I am currently working with Back to Books on a project which takes the Brampton Valley Way as it's focus. At the moment the activities are largely concentrated around walking, cycling and exploring the countryside in and around the Valley Way. There is something about this stretch of land, the site of a former railway, that seems to call to me, I feel liberated, excited, longing to make something that marks my sense of contact with the landscape. I find this strange as I've always been figurative, interested in people and the body, perhaps feeling a bit out of sorts with my own physicality has made me change perspective. The landscape may not be everyone's cup of tea, it's pretty flat, at times (winter) it takes on a greyish hue and the wind that whips across it can be bitter, but I love it.
Apart from acting as Project Coordinator I am running a series of sessions called Remake / Remodel, some of the sessions will incorporate upcycling but the most recent one has been using felt to create vessels which express something about the landscape. With this in mind, I thought it prudent to make some test pieces in the studio. Whilst working on them I remembered that during the Invisible Threads project I came across a family connection to Witney, and through the Fowler family, to the blanket industry.
Wonderfully Curious - the Witney Tuckers' song
Joseph Fowler was the composer of 'Wonderfully Curious', the Witney tuckers' song. He was
himself a tucker in the Witney blanket industry who worked at West End Mill and is thought to have
been born around the time of the Battle of Waterloo (1815). The song was sung by him at the
annual Tuckers' Feast held on Shrove Tuesday, which was a very old custom in the town. John
Seacole, Fred Middleton, Jack Tooley and Cyril Nunn followed him in singing the song in
succeeding generations. They sang the verses, with the tuckers joining in the choruses. The song
was last performed in the 1980s, when the Feasts came to an end.
The wondrous globe on which we live
Is quite surrounded everywhere
With something quite invisible
It's called the atmospheric air.
The air is fluid light and thin,
Which forms of gas it does combine:
It Carries sound in order well
When put in motion it is wind.
Oh! How curious, wonderfully curious,
The laws of nature are indeed
Most wonderfully curious.
The wondrous globe on which we live
The seaman spreads his canvas sail
And as it moves on quick or slow
He calls it breeze, or storm, or gale.
But when it blows with so much power
Till all resistance is in vain
Blowing at 80 miles an hour
He calls it then a hurricane.
The winds, the seas, the tempest blown
Are very changeable indeed...
But in the torrids they are known
One way for six months doth proceed,
Oft does the wind make ruins lie,
But their usefulness has been understood,
For in the Bible we are told
God guides the wind and rules the flood.
This is a distant relative who I am led to believe, was one of Joseph's sons, Ezra Fowler. At 18 he was employed as a Fuller in Witney, he didn't stay in the blanket industry but went on to become the Gardener at the Rectory for the Reverend F. M Cunningham and remained in the employ of succeeding Rectors until the time of his death in 1919. I am not surprised he changed career as working with wool was hard, labour intensive work. It seems sad to note that Wool, or fleece, is now commonly being thrown out as a waste product in America.
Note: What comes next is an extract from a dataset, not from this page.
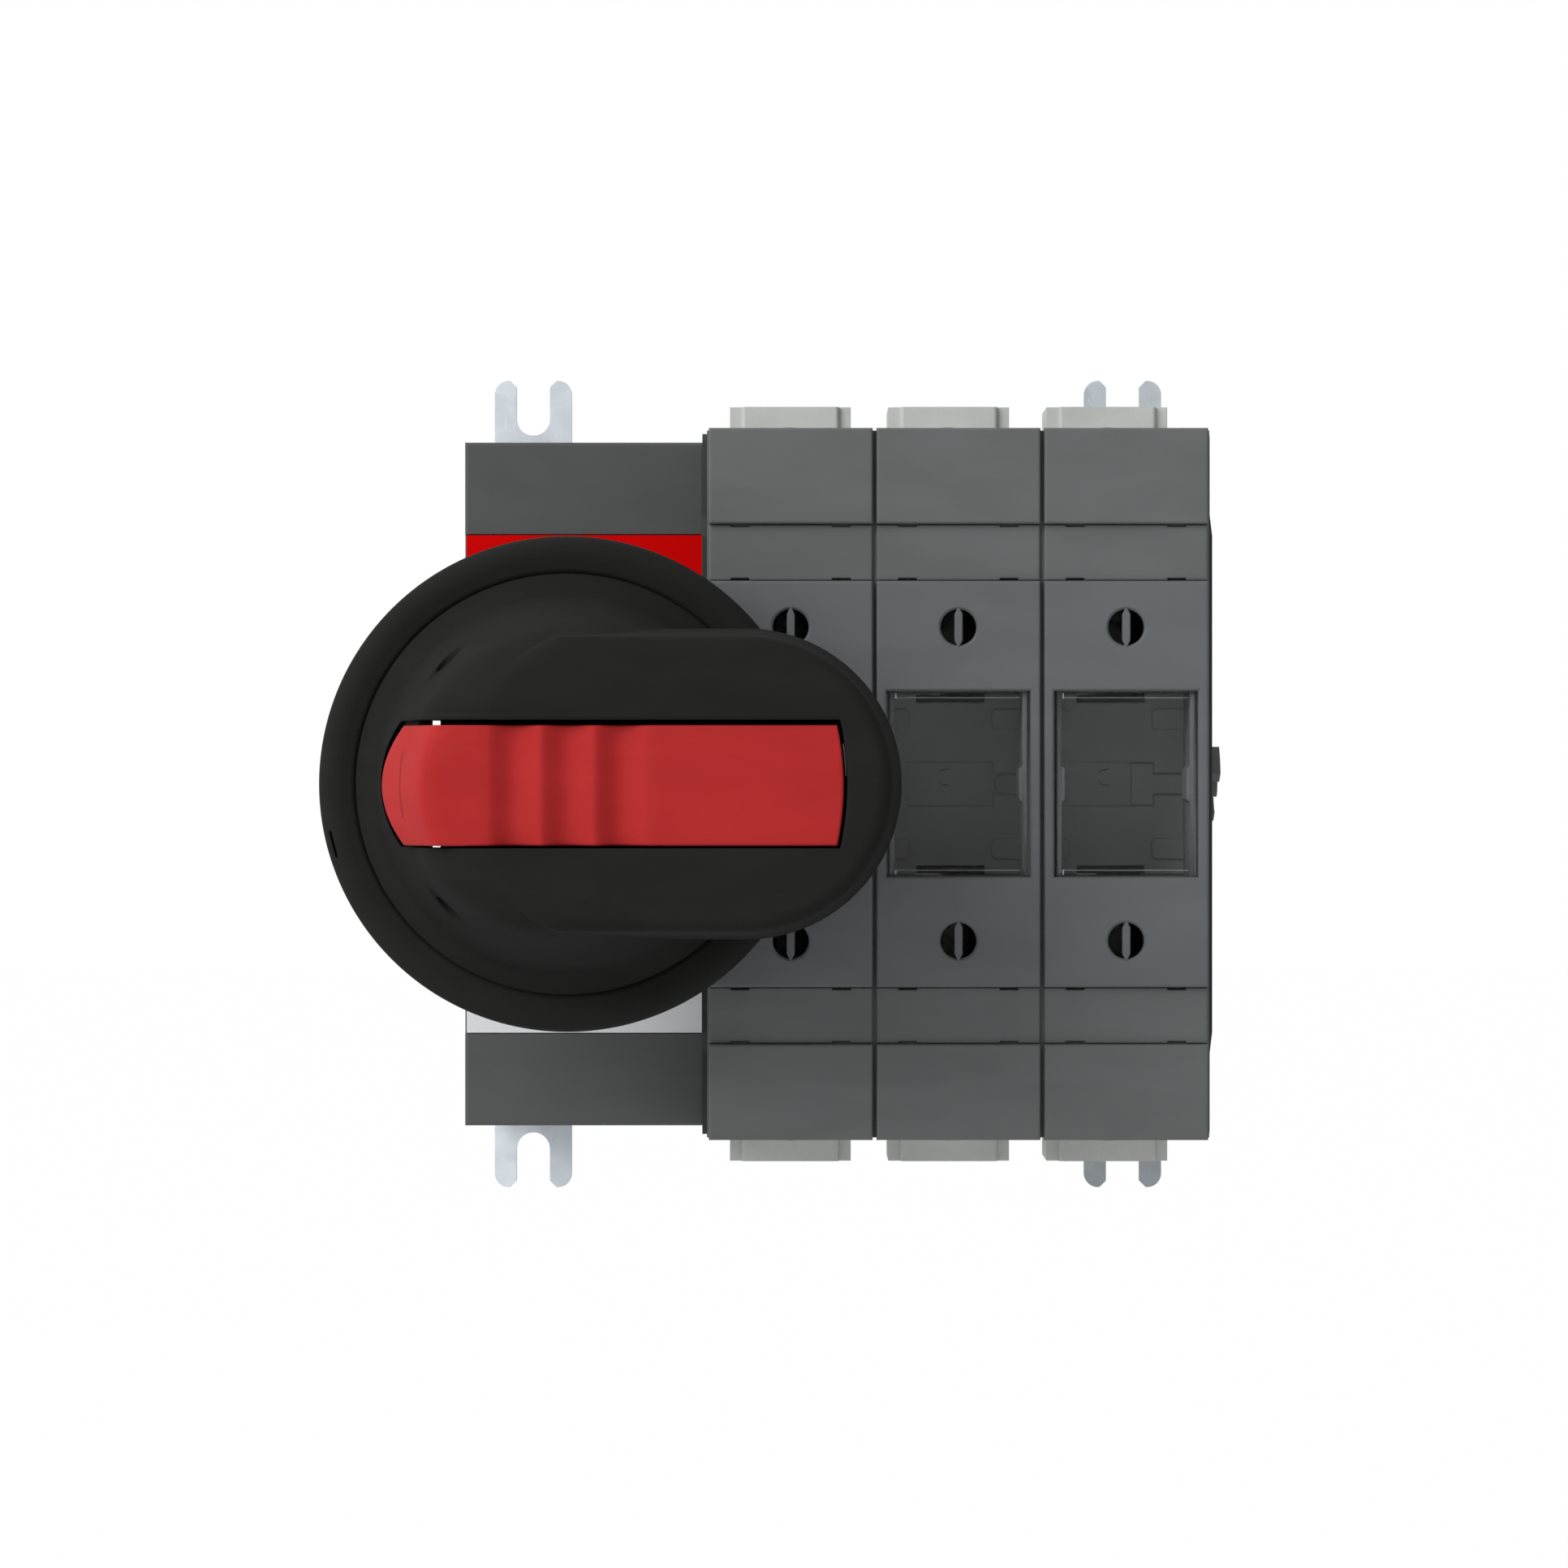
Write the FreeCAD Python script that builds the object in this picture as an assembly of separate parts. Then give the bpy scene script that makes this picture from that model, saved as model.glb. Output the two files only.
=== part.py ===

Author and friend Kathy Page sent me a wonderful book 500 Felt Objects, for Christmas, the book and her visit in March, has inspired my further investigations into the mysteries and pleasures of working with felt. Trying to get a consistent thickness and surface is a challenge, as is 'drawing' with the roving. It is always a surprise to see what is revealed at the end of the process, colour doesn't always behave in the way you might expect, they can be too bright and you can over work or underwork the material. Here are some of my experiments with felt.
Felt vessels floating in the bath
Dusk - Two vessels felted together - colours have become a bit muddy, I had thin patches and places where the white fibres were being permeated by the red interior fibres as even after adding an extra layer.
Dusk vessel worked on with needle felting
This piece has began as a very thin vessel and has been added to and re-felted until it became very dense
Nocturn - quite loosely felted - I am tempted to felt it a bit more but then again, I quite like the openness of the surface
Winter vessel, densely felted, smooth, tight surface
A field near Brampton Halt, December 2011
loosely felted with some needle felt detailing
Exploring felt has taken me back to the work of Joseph Beuys, here is a link to a very good paper about Beuys and the importance of felt in his work by Jenne Giles. I love the reasoning behind his use of the material, a song of poetry and practicality, plainness and strength.
I also found this link Joseph Beuys, 7000 Oaks
"I think the tree is an element of regeneration which in itself is a concept of time. The oak is especially so because it is a slowly growing tree with a kind of really solid heartwood. It has always been a form of sculpture, a symbol for this planet."
Joseph Beuys to Richard Demarco, "Conversations with Artists" Studio International 195, no. 996 (September 1982), 46.